West Midlands Mayor, Andy Street has announced that the University of Wolverhampton is proud to home the new National Brownfield Institute which will help tackle the housing shortage in the UK

The news to fund the institute with a £350 million pound housing deal for the West Midlands, was announced by the chancellor in his spring statement.

Plans to use £100 million of the housing fund, will be used to create the institution which will work towards buying and cleaning up former industrial sites in the Black Country to build new homes on.

Experts at the institute will deal with all aspects of development such as working around contaminated land and repurposing buildings and unused sites.

Commenting on the news at an event in Springfield, the Mayor said: “The West Midlands economy is going from strength to strength but that growth brings its own pressures and we need to build 215,000 new homes by 2031 to meet our future housing and economic needs.

“That will require fresh ways of thinking and greater use of new, advanced home building methods.”

Professor Geoff Layer, Vice-Chancellor of the University of Wolverhampton, said: “Our vision forSpringfield is that it becomes a hub for excellence in construction and the built environment on a national and even international scale.

“The National Brownfield Institute is a major part of these plans and we see it as being very much a beacon for skills, providing solutions through innovation and new technology for the sector as a whole.

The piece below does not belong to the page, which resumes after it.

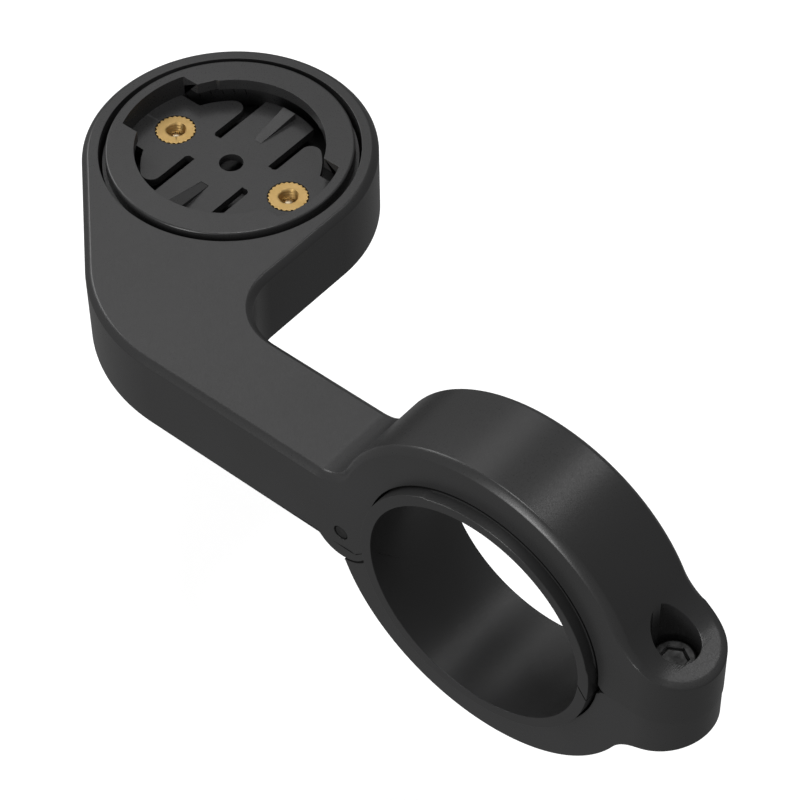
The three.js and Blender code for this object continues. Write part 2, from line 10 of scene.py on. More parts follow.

“There is a huge amount of brownfield land across the Black Country and wider West Midlands and we are looking forward to helping play an integral role in identifying and unlocking that land’s potential for regeneration and in particular supporting ways to address the housing shortage.

“Springfield itself is a perfect example of how brownfield land can be transformed and regenerated supporting jobs and the regional economy.”

The institute will be based at the University’s new Springfield Campus, which itself is a 12 acre £100 million brownfield regeneration project in Wolverhampton city centre and will be housed alongside the University’s new School of Architecture and Built Environment.

The university hopes to have completed the first and largest phase of the project by building the School of Architecture by the 2019-2020 academic year.

The school will join the West Midlands University Technical College and the Elite Centre for Manufacturing Skills Hub, which will open next month.